After one of its most volatile weeks in years, South Korea’s stock market is approaching a milestone it has long been chasing: a potential path into MSCI Inc.’s developed-market status.

The Kospi has become the world’s best-performing major equity benchmark this year, surging more than 90% as investors piled into artificial-intelligence winners. Yet the rally has also turned Korea into one of the world’s most volatile stock markets. The benchmark has repeatedly triggered exchange safeguards in recent days, while swings have surged to levels rarely seen among major global indexes.

Now investors are awaiting MSCI Inc.’s annual market-classification review on June 23, when the index provider will decide whether Korea finally earns a place on the watchlist for developed-market status, the first step toward an eventual upgrade.

Most of the 15 investors and strategists interviewed by Bloomberg expect MSCI to keep Korea in the emerging-market camp for now, arguing that recent reforms need more time to prove their durability. But few doubt the direction of travel.

“It’s more of a matter-of-time issue,” said Young Jae Lee, senior investment manager at Pictet Asset Management. “Korea will become a developed market at least in the next couple of years. That’s my base case.”

The bigger question may be how much the label matters anymore.

Korea’s market has become increasingly synonymous with the global AI trade, with Samsung Electronics Co. and SK Hynix Inc. accounting for more than half of the Kospi’s weighting.
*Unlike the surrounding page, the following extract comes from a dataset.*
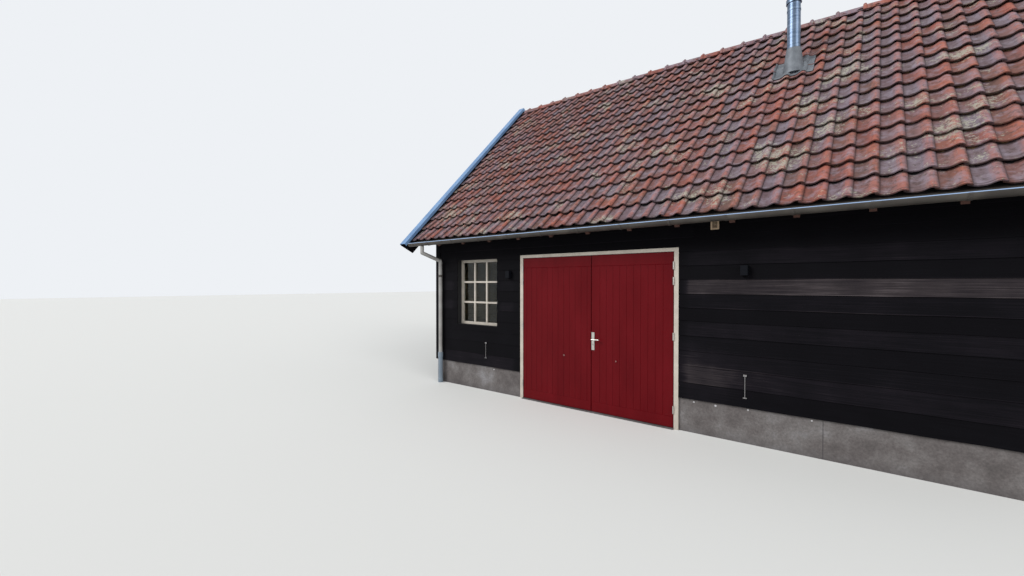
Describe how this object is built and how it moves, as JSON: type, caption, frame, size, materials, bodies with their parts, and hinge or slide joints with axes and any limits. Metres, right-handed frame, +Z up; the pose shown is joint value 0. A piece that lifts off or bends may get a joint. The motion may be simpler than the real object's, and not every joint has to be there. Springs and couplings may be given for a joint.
{
  "type": "tiled timber barn",
  "caption": "Black boarded timber barn on a concrete plinth: clay pantile saddle roof, side-hung red double doors, small window, gutters and a flue; hollow inside.",
  "frame": {"origin": "on the ground at the middle of the footprint, under the ridge", "axes": "+X along the ridge, to the right seen from the doors; +Y from the door front to the back wall; +Z up"},
  "size_m": [9.04, 7.504, 6.51],
  "materials": {
    "concrete": "matt concrete",
    "tarred_boards": "near-black tarred timber",
    "roof_timber": "rough-sawn softwood",
    "clay_tile": "weathered fired clay",
    "zinc": "dull zinc sheet",
    "grey_plastic_pipe": "matt grey pipe",
    "steel_flue": "satin steel",
    "cream_paint": "painted timber, satin",
    "fittings_steel": "satin steel",
    "red_paint": "gloss painted timber",
    "glass": "clear",
    "black_metal": "black powder coat",
    "cream_plastic": "matt"
  },
  "bodies": {
    "barn": {"floor_slab": "concrete", "front_plinth": "concrete", "back_plinth": "concrete", "gable_plinths": "concrete", "front_wall_left": "tarred_boards", "front_wall_over_door": "tarred_boards", "front_wall_right": "tarred_boards", "back_wall": "tarred_boards", "left_gable_wall": "tarred_boards", "right_gable_wall": "tarred_boards", "wall_plates": "roof_timber", "eaves_boards": "tarred_boards", "ridge_board": "roof_timber", "rafters": "roof_timber", "collar_ties": "roof_timber", "tie_beams": "roof_timber", "front_roof_boarding": "roof_timber", "back_roof_boarding": "roof_timber", "front_roof_tiles": "clay_tile", "back_roof_tiles": "clay_tile", "ridge_tiles": "clay_tile", "barge_boards": "tarred_boards", "verge_caps": "zinc", "gutters": "zinc", "gutter_brackets": "zinc", "downpipes": "zinc", "downpipe_feet": "grey_plastic_pipe", "flue_pipe": "steel_flue", "flue_cowl": "steel_flue", "flue_flashing": "zinc", "door_posts": "cream_paint", "door_head": "cream_paint", "door_threshold": "concrete", "hinge_pins": "fittings_steel", "stay_hooks": "fittings_steel", "window_frames": "cream_paint", "window_glass": "glass", "wall_lamps": "black_metal", "eaves_vent": "cream_plastic"},
    "left_door": {"left_door": "red_paint", "left_door_fittings": "fittings_steel"},
    "right_door": {"right_door": "red_paint", "right_door_fittings": "fittings_steel", "handle_plates": "fittings_steel"},
    "lever": {"door_lever": "fittings_steel"}
  },
  "joints": [
    {"name": "left_door_hinge", "type": "hinge", "parent": "barn", "child": "left_door", "pos_m": [-1.844, -3.275, 0], "axis": [0, 0, -1], "range_deg": [0, 160]},
    {"name": "right_door_hinge", "type": "hinge", "parent": "barn", "child": "right_door", "pos_m": [0.644, -3.275, 0], "axis": [0, 0, 1], "range_deg": [0, 160]},
    {"name": "lever_turn", "type": "hinge", "parent": "right_door", "child": "lever", "pos_m": [-0.536, -3.265, 1.084], "axis": [0, 1, 0], "range_deg": [0, 45], "stiffness_Nm_per_rad": 2, "springref_deg": -17.19}
  ]
}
As investors chase exposure to the semiconductor boom, some argue the forces driving Korean stocks are becoming larger than any benchmark classification.
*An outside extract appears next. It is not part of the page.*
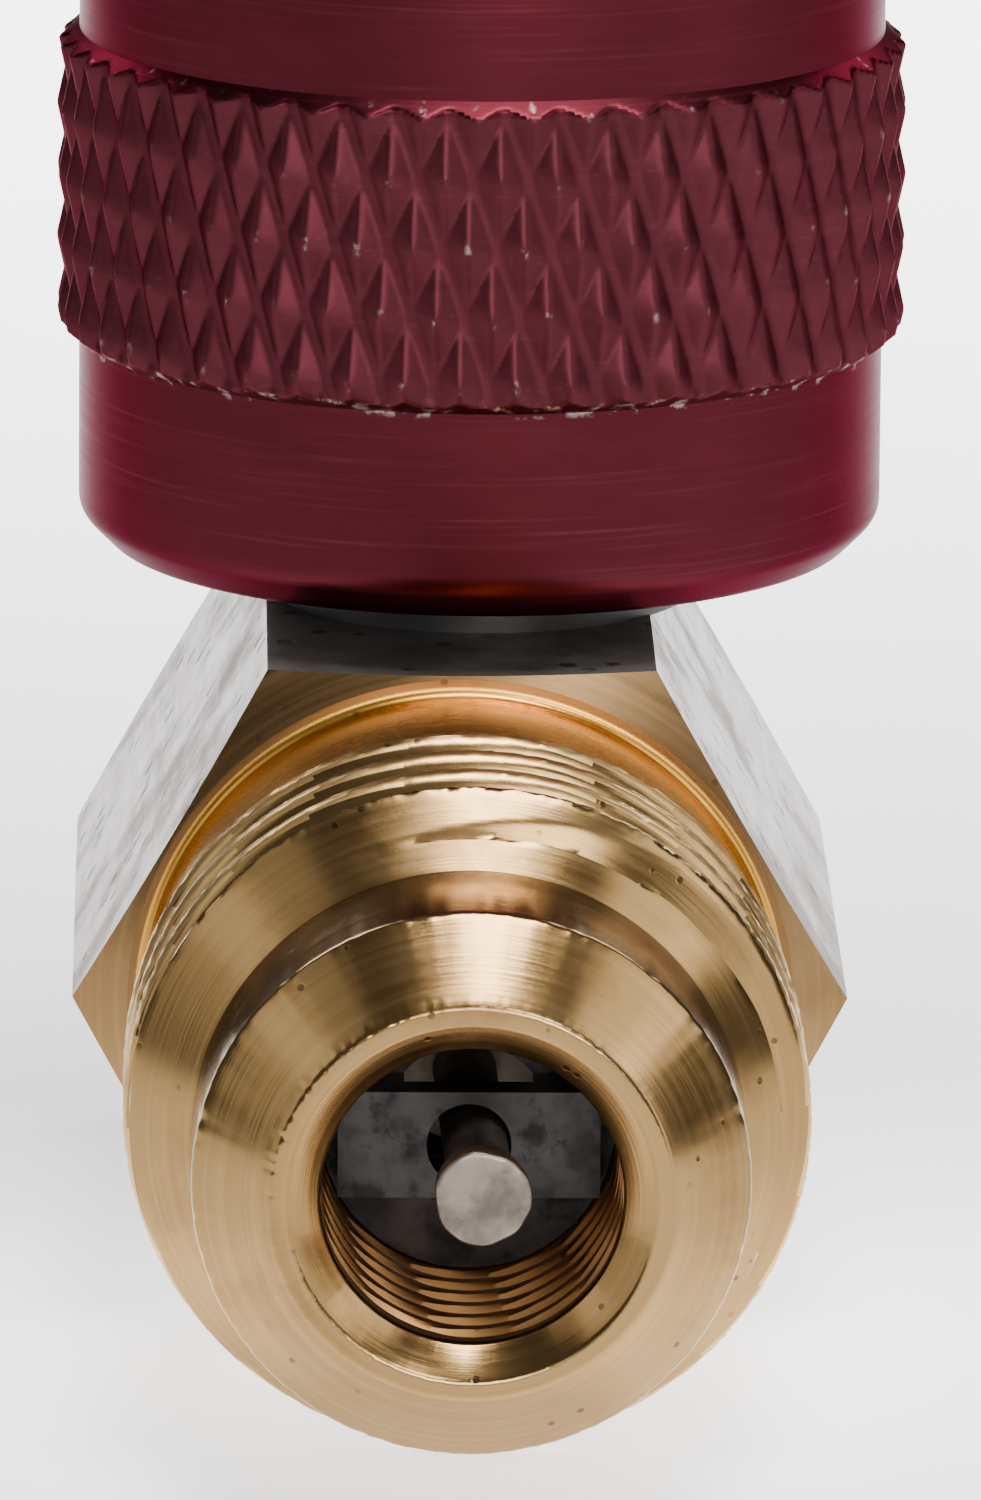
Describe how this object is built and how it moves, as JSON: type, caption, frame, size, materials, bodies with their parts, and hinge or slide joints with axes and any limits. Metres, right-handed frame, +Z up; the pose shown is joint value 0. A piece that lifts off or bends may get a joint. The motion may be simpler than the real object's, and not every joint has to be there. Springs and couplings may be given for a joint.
{
  "type": "right-angle service coupler",
  "caption": "Right-angle low-loss gas service coupler: brass hexagon elbow with male flare outlet and valve core, and a knurled red hand sleeve that swivels.",
  "frame": {"origin": "centre of the hexagon's lower flat, below the sleeve's axis", "axes": "+Z up along the sleeve's axis towards its mouth, -Y out of the flare outlet, +X to the right seen from the flare"},
  "size_m": [0.0142, 0.0268, 0.03],
  "materials": {
    "brass": "turned, polished, lightly stained",
    "inner_brass": "turned",
    "anodised_red": "dark red anodised, fine turning marks",
    "core_steel": "dark, lightly worn",
    "pin_steel": "worn bright",
    "spring_steel": "drawn wire",
    "seal_rubber": "matt",
    "black_plastic": "moulded, matt",
    "white_seal": "PTFE, matt"
  },
  "bodies": {
    "body": {"elbow_body": "brass", "coupler_stem": "inner_brass", "stem_seal": "seal_rubber", "sleeve_oring": "seal_rubber", "sleeve_spacer": "black_plastic", "thrust_washer": "white_seal", "seat_gasket": "seal_rubber", "valve_seat_bush": "inner_brass", "poppet_spring": "spring_steel", "core_plug": "core_steel", "core_barrel": "inner_brass", "core_barrel_seal": "white_seal", "core_spring": "spring_steel"},
    "sleeve": {"knurled_sleeve": "anodised_red", "threaded_insert": "inner_brass"},
    "low_loss_valve": {"poppet": "inner_brass", "poppet_seal": "seal_rubber", "depressor_pin": "pin_steel"},
    "core_valve": {"core_pin": "pin_steel", "core_cup_washer": "seal_rubber", "core_cup": "inner_brass"}
  },
  "joints": [
    {"name": "sleeve_spin", "type": "hinge", "parent": "body", "child": "sleeve", "pos_m": [0, 0, 0.0149], "axis": [0, 0, 1], "continuous": true},
    {"name": "poppet_slide", "type": "slide", "parent": "body", "child": "low_loss_valve", "axis": [0, 0, -1], "range_m": [0, 0.0018], "stiffness_N_per_m": 500, "springref_m": -0.004, "deforming": ["poppet_spring"]},
    {"name": "core_pin_slide", "type": "slide", "parent": "body", "child": "core_valve", "axis": [0, 1, 0], "range_m": [0, 0.0015], "stiffness_N_per_m": 250, "springref_m": -0.004, "deforming": ["core_spring"]}
  ]
}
“It doesn’t matter in a sense that Korea is now such a global play,” said Arjun Jayaraman, portfolio manager at Causeway Capital Management. “It’s not about investing in Korea. It’s about investing in AI plays.”

By most traditional measures, Korea already looks like a developed market. The nation’s equity market has nearly tripled in value over the past year to about $4.4 trillion, briefly overtaking India as the world’s sixth-largest. Its companies occupy critical positions in global semiconductor, battery and manufacturing supply chains.

A country with Korea’s massive footprint shifting classification is simply “unprecedented,” said Chetan Seth, Asia equity strategist at Nomura Holdings Inc. in Singapore. “No other country in recent times with Korea’s substantial weight in existing indices has moved from one market classification to another.”

South Korea currently commands a 23% weighting in the MSCI Emerging Markets index. By comparison, Greece and Israel, the two most recent nations to achieve developed-market status, boasted much smaller economies and index weights when they were promoted.

The sticking point has long been accessibility for foreign investors.

MSCI removed Korea from its developed-market watchlist in 2014, citing restrictions on currency trading and other market-access issues. Last year, the index provider again pointed to shortcomings in foreign-exchange reforms and compliance burdens.

Since then, Korea has resumed short selling and is preparing to launch extended won trading hours in July, two reforms long sought by global investors. President Lee Jae Myung has also made capital-market reform a key policy priority.

“There definitely is a higher chance of inclusion into the DM index, just because this administration has made it their policy to push for a shift from EM to DM,” said Yi Ping Liao, portfolio manager at Templeton Global Investments.

An MSCI promotion would carry tangible benefits. BNP Paribas Securities estimates it could attract roughly $30 billion of inflows as benchmark-tracking funds rebalance portfolios. It could also help narrow the so-called Korea Discount, the valuation gap that has long separated Korean stocks from developed-market peers.

“It shifts the narrative from ‘high-growth EM play’ to ‘core DM exposure to a strategic supply-chain pillar,’” said Wei Li, BNP’s head of multi-asset investments.

Such a broadening of the investor base would be a welcome catalyst during Korea’s current market volatility. The country has already seen record foreign outflows of more than $78 billion this year, driven largely by torrid rallies in Samsung Electronics and SK Hynix that forced funds to sell after hitting single‑stock allocation limits.

Those limits may rise if Korea joins the developed‑market league, according to Park Jinho, head of equity investment at NH-Amundi Asset Management in Seoul.

Just as importantly, a change in investor mindset would also help restore calm. Developed-market investors have longer horizons, focusing on company sustainability, governance and shareholder returns, rather than short-term growth, according to Kieron Poon, investment director of Asian equities at Aberdeen Investments.

“So, a reclassification could improve governance standards in Korea and reduce market volatility over time,” Poon added.